-- START OF DATA --
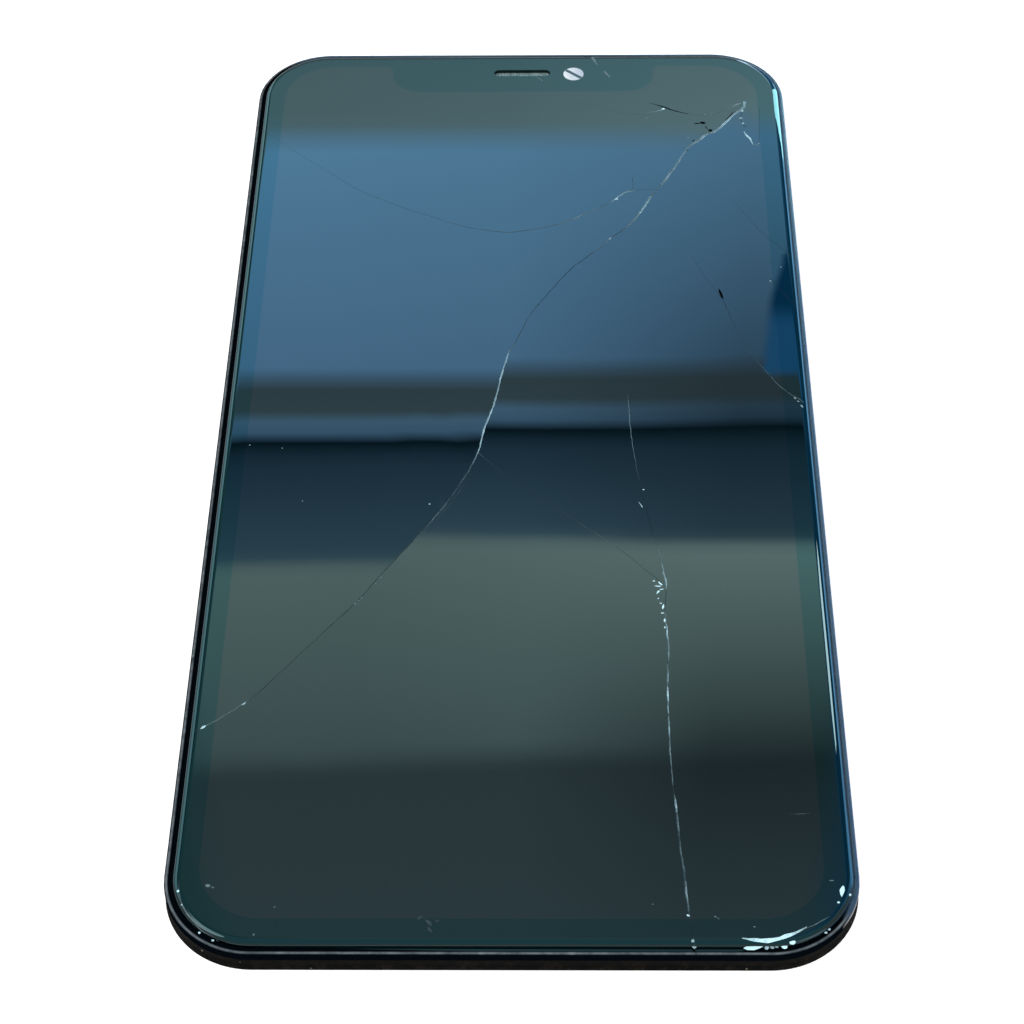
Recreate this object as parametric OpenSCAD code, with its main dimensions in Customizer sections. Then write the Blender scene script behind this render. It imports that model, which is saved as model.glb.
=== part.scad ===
// Cracked screen module of a notched phone, lying on its back with the glass up.
// +X points to the right-hand edge, +Y to the notch, +Z out of the glass.
// The origin is the bottom centre: the middle of the seal strip's foot.

/* [Module] */
// Width across the bezel frame
module_w = 69.4; // [69:0.1:74]
// Length along the bezel frame
module_l = 142.2; // [141.6:0.1:150]
// Height from the seal strip's foot to the top of the glass
module_h = 3.06; // [3:0.02:3.4]
// Outer corner radius of the bezel frame
corner_r = 9.3; // [8.5:0.1:10.5]

/* [Cover glass] */
// Thickness of the glass
glass_t = 0.6; // [0.55:0.01:0.65]
// Distance from the frame's outer edge to the edge of the glass
glass_inset = 0.95; // [0.85:0.01:1.1]
// The same distance along the right-hand side, where the glass sits nearer the frame's lip
glass_inset_right = 0.65; // [0.6:0.01:1.1]
// Width of the rounded rim of the glass
rim_run = 0.8; // [0.5:0.05:1]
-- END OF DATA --
• STATED TASK:
Repeat the data exactly. Leave nothing out.

• SOLUTION FOR THIS PROBLEM:
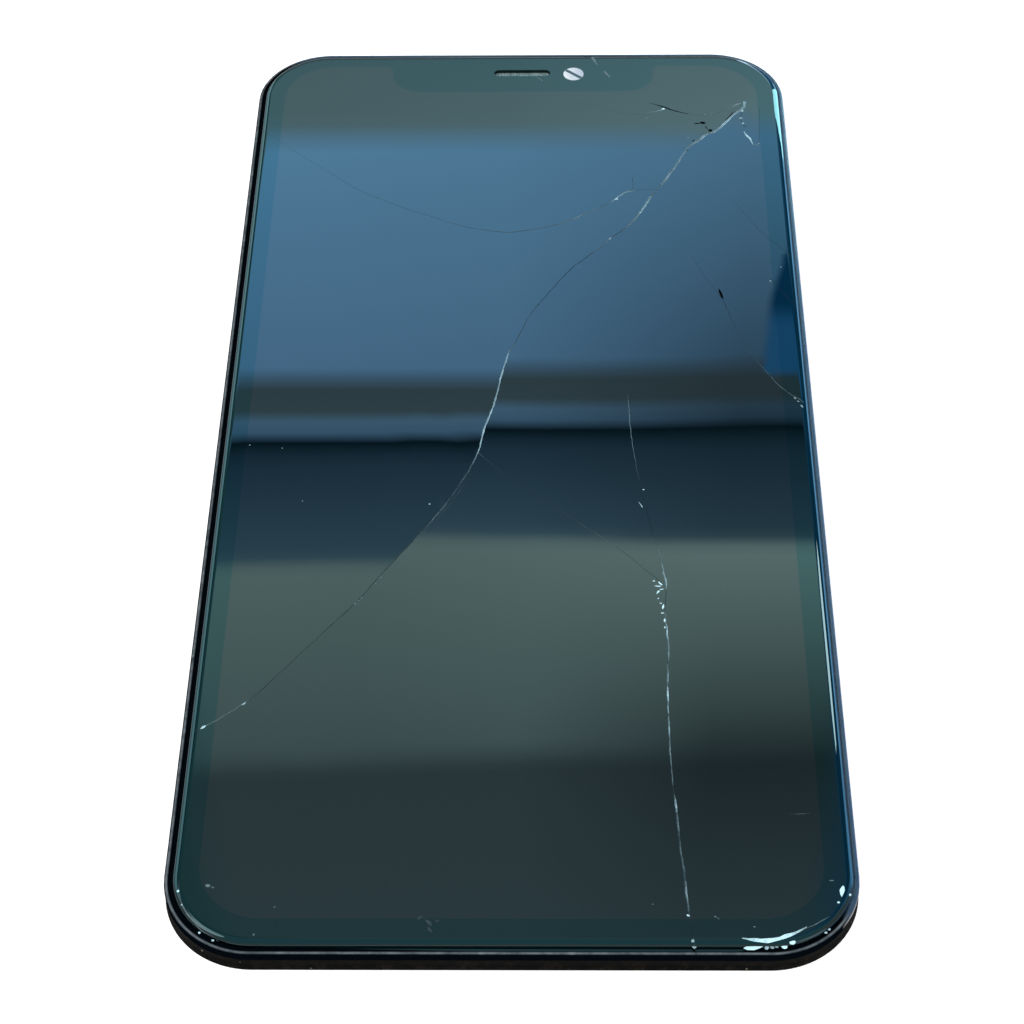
Recreate this object as parametric OpenSCAD code, with its main dimensions in Customizer sections. Then write the Blender scene script behind this render. It imports that model, which is saved as model.glb.
=== part.scad ===
// Cracked screen module of a notched phone, lying on its back with the glass up.
// +X points to the right-hand edge, +Y to the notch, +Z out of the glass.
// The origin is the bottom centre: the middle of the seal strip's foot.

/* [Module] */
// Width across the bezel frame
module_w = 69.4; // [69:0.1:74]
// Length along the bezel frame
module_l = 142.2; // [141.6:0.1:150]
// Height from the seal strip's foot to the top of the glass
module_h = 3.06; // [3:0.02:3.4]
// Outer corner radius of the bezel frame
corner_r = 9.3; // [8.5:0.1:10.5]

/* [Cover glass] */
// Thickness of the glass
glass_t = 0.6; // [0.55:0.01:0.65]
// Distance from the frame's outer edge to the edge of the glass
glass_inset = 0.95; // [0.85:0.01:1.1]
// The same distance along the right-hand side, where the glass sits nearer the frame's lip
glass_inset_right = 0.65; // [0.6:0.01:1.1]
// Width of the rounded rim of the glass
rim_run = 0.8; // [0.5:0.05:1]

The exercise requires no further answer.